» Dataset records:
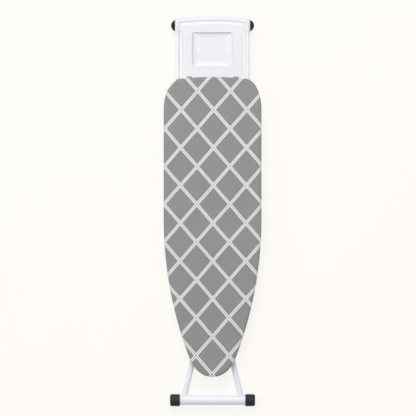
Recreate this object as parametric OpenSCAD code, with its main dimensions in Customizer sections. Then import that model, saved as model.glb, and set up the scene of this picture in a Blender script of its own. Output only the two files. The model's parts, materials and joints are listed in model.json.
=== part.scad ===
// Folding ironing board, folded flat, lying on its feet with the ironing surface up.
// Millimetres. X is across the board, +Y points to the heel and the iron rest, -Y to the nose, +Z is up.
// The origin is on the ground under the middle of the folded board.

/* [Ironing surface] */
// Greatest width of the covered board
board_w = 380; // [370:1:390]
// Distance from the origin to the tip of the nose
nose_reach = 642; // [636:1:648]
// Distance from the origin to the middle of the heel edge
heel_reach = 523.3; // [521:0.1:524]
// Thickness of the fabric cover
cover_t = 1.2; // [0.8:0.1:1.4]
// Thickness of the felt pad under the cover
felt_t = 5.2; // [3:0.1:6]
// Thickness of the steel deck and its rim
deck_t = 0.8; // [0.7:0.1:1.2]
// Height of the folded rim under the deck
rim_h = 16; // [14:0.5:16]
// Width of the elastic hem tucked under the board
hem_w = 24; // [16:1:26]

/* [Outline] */
// Radius of the nose
nose_r = 83; // [81:0.5:85]
// Angle, below the side, where the nose arc ends
nose_a = 42; // [41:0.5:43]
// Radius of the shoulder behind the nose
shoulder_r = 147; // [144:1:150]
// Angle, below the side, where the shoulder ends
shoulder_a = 21; // [20.5:0.1:21.5]
// Radius of the flank that leads into the heel corner
flank_r = 196; // [190:1:200]
// Angle where the flank ends
flank_a = 26; // [25:0.5:28]
// Radius of the heel corner
corner_r = 57; // [54:1:60]
// Angle where the heel corner ends and the bowed heel edge begins
corner_a = 83.4; // [83:0.1:84]

/* [Legs] */
// Outside diameter of the leg tubes
leg_d = 22; // [21:0.5:22]
// Wall of every steel tube
tube_wall = 1.2; // [1.2:0.1:1.4]
// Distance between the axes of the two front leg tubes
front_gauge = 94; // [93:0.5:95]
// The same distance where the front tubes meet their foot bar
front_foot_gauge = 228; // [220:1:236]
// Distance from the origin to the bend of the front tubes
front_bend_y = -458; // [-470:1:-450]
// Distance between the axes of the two rear leg tubes
rear_gauge = 146; // [145.5:0.5:147]
// The same distance where the rear tubes meet their foot bar
rear_foot_gauge = 214; // [200:1:220]
// Distance from the origin to the bend of the rear tubes
rear_bend_y = 300; // [250:5:340]
// Distance from the crossing pivot to each foot bar
foot_arm = 728.5; // [724:0.5:730]
// Diameter of the two foot bars
foot_bar_d = 38; // [34:1:40]
// Diameter of the rubber foot caps
foot_cap_d = 47; // [46:0.5:47]
// Width of the front foot over its caps
front_foot_w = 330.6; // [320:0.2:340]
// Width of the rear foot over its domed caps
rear_foot_w = 323; // [315:0.5:330]
// Length of a front foot cap
front_cap_len = 38; // [30:1:44]
// Rounding of the front caps' outer corners
cap_round = 7; // [4:0.5:8]

/* [Fold] */
// Height of the hinge pin and of the slide rod when folded
pin_z = 45; // [44.5:0.1:45]
// Y of the hinge pin that carries the front leg
hinge_y = 435; // [432:1:438]
// Y of the slide rod when folded
slide_y = -445; // [-447:1:-443]
// Angle the front leg swings through, from folded to the highest setting
fold_max = 46; // [40:0.5:46]
// Diameter of the hinge pin and of the slide rod
pin_d = 10; // [9:0.5:10]
// Diameter of the crossing pivot bolts
pivot_d = 8; // [6:0.5:8]
// Radial clearance of a pin that turns in a bore
running = 0.05; // [0.02:0.01:0.1]
// Lowest ironing height
height_low = 560; // [540:10:600]
// Highest ironing height
height_high = 905; // [880:5:905]
// Number of heights the lock offers
height_steps = 6; // [3:1:8]

/* [Iron rest] */
// Diameter of the iron rest's bent tube
rest_d = 16; // [15:0.5:16]
// Distance between the axes of its side tubes
rest_gauge = 272; // [270:1:273]
// Distance from the origin to the outermost point of the arched end
rest_reach = 757; // [755:0.5:759]
// Radius of the arched end, on the tube's axis
arch_r = 1083; // [1000:10:1200]
// Width of the rolled lip around the arched end
lip_d = 20; // [19:0.5:21]
// Width of the tray plate
tray_w = 232; // [228:1:234]
// Inside width of the tray's recess
recess_w = 161; // [155:1:165]
// Inside length of the tray's recess
recess_l = 135; // [130:1:138]
// Depth of the recess
recess_d = 10.2; // [8:0.2:11]
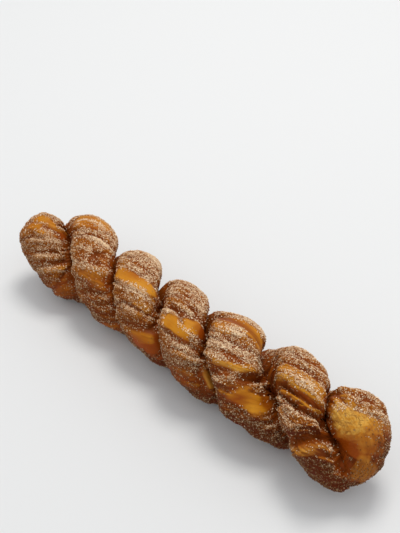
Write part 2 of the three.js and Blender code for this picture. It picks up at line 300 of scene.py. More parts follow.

» Written instruction: The full set of records should be duplicated exactly.

» Exercise result:
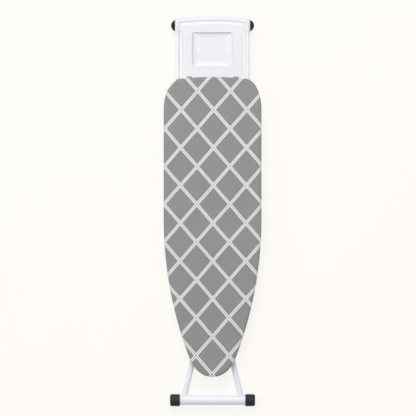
Recreate this object as parametric OpenSCAD code, with its main dimensions in Customizer sections. Then import that model, saved as model.glb, and set up the scene of this picture in a Blender script of its own. Output only the two files. The model's parts, materials and joints are listed in model.json.
=== part.scad ===
// Folding ironing board, folded flat, lying on its feet with the ironing surface up.
// Millimetres. X is across the board, +Y points to the heel and the iron rest, -Y to the nose, +Z is up.
// The origin is on the ground under the middle of the folded board.

/* [Ironing surface] */
// Greatest width of the covered board
board_w = 380; // [370:1:390]
// Distance from the origin to the tip of the nose
nose_reach = 642; // [636:1:648]
// Distance from the origin to the middle of the heel edge
heel_reach = 523.3; // [521:0.1:524]
// Thickness of the fabric cover
cover_t = 1.2; // [0.8:0.1:1.4]
// Thickness of the felt pad under the cover
felt_t = 5.2; // [3:0.1:6]
// Thickness of the steel deck and its rim
deck_t = 0.8; // [0.7:0.1:1.2]
// Height of the folded rim under the deck
rim_h = 16; // [14:0.5:16]
// Width of the elastic hem tucked under the board
hem_w = 24; // [16:1:26]

/* [Outline] */
// Radius of the nose
nose_r = 83; // [81:0.5:85]
// Angle, below the side, where the nose arc ends
nose_a = 42; // [41:0.5:43]
// Radius of the shoulder behind the nose
shoulder_r = 147; // [144:1:150]
// Angle, below the side, where the shoulder ends
shoulder_a = 21; // [20.5:0.1:21.5]
// Radius of the flank that leads into the heel corner
flank_r = 196; // [190:1:200]
// Angle where the flank ends
flank_a = 26; // [25:0.5:28]
// Radius of the heel corner
corner_r = 57; // [54:1:60]
// Angle where the heel corner ends and the bowed heel edge begins
corner_a = 83.4; // [83:0.1:84]

/* [Legs] */
// Outside diameter of the leg tubes
leg_d = 22; // [21:0.5:22]
// Wall of every steel tube
tube_wall = 1.2; // [1.2:0.1:1.4]
// Distance between the axes of the two front leg tubes
front_gauge = 94; // [93:0.5:95]
// The same distance where the front tubes meet their foot bar
front_foot_gauge = 228; // [220:1:236]
// Distance from the origin to the bend of the front tubes
front_bend_y = -458; // [-470:1:-450]
// Distance between the axes of the two rear leg tubes
rear_gauge = 146; // [145.5:0.5:147]
// The same distance where the rear tubes meet their foot bar
rear_foot_gauge = 214; // [200:1:220]
// Distance from the origin to the bend of the rear tubes
rear_bend_y = 300; // [250:5:340]
// Distance from the crossing pivot to each foot bar
foot_arm = 728.5; // [724:0.5:730]
// Diameter of the two foot bars
foot_bar_d = 38; // [34:1:40]
// Diameter of the rubber foot caps
foot_cap_d = 47; // [46:0.5:47]
// Width of the front foot over its caps
front_foot_w = 330.6; // [320:0.2:340]
// Width of the rear foot over its domed caps
rear_foot_w = 323; // [315:0.5:330]
// Length of a front foot cap
front_cap_len = 38; // [30:1:44]
// Rounding of the front caps' outer corners
cap_round = 7; // [4:0.5:8]

/* [Fold] */
// Height of the hinge pin and of the slide rod when folded
pin_z = 45; // [44.5:0.1:45]
// Y of the hinge pin that carries the front leg
hinge_y = 435; // [432:1:438]
// Y of the slide rod when folded
slide_y = -445; // [-447:1:-443]
// Angle the front leg swings through, from folded to the highest setting
fold_max = 46; // [40:0.5:46]
// Diameter of the hinge pin and of the slide rod
pin_d = 10; // [9:0.5:10]
// Diameter of the crossing pivot bolts
pivot_d = 8; // [6:0.5:8]
// Radial clearance of a pin that turns in a bore
running = 0.05; // [0.02:0.01:0.1]
// Lowest ironing height
height_low = 560; // [540:10:600]
// Highest ironing height
height_high = 905; // [880:5:905]
// Number of heights the lock offers
height_steps = 6; // [3:1:8]

/* [Iron rest] */
// Diameter of the iron rest's bent tube
rest_d = 16; // [15:0.5:16]
// Distance between the axes of its side tubes
rest_gauge = 272; // [270:1:273]
// Distance from the origin to the outermost point of the arched end
rest_reach = 757; // [755:0.5:759]
// Radius of the arched end, on the tube's axis
arch_r = 1083; // [1000:10:1200]
// Width of the rolled lip around the arched end
lip_d = 20; // [19:0.5:21]
// Width of the tray plate
tray_w = 232; // [228:1:234]
// Inside width of the tray's recess
recess_w = 161; // [155:1:165]
// Inside length of the tray's recess
recess_l = 135; // [130:1:138]
// Depth of the recess
recess_d = 10.2; // [8:0.2:11]
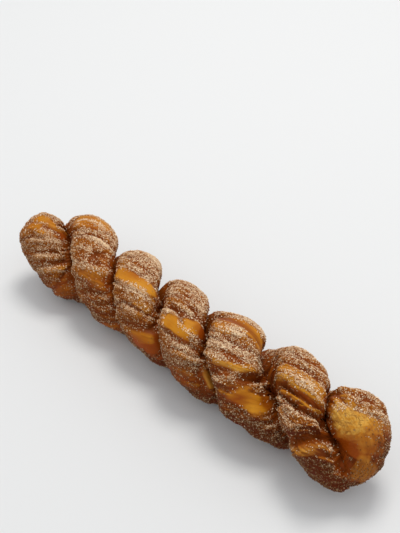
Write part 2 of the three.js and Blender code for this picture. It picks up at line 300 of scene.py. More parts follow.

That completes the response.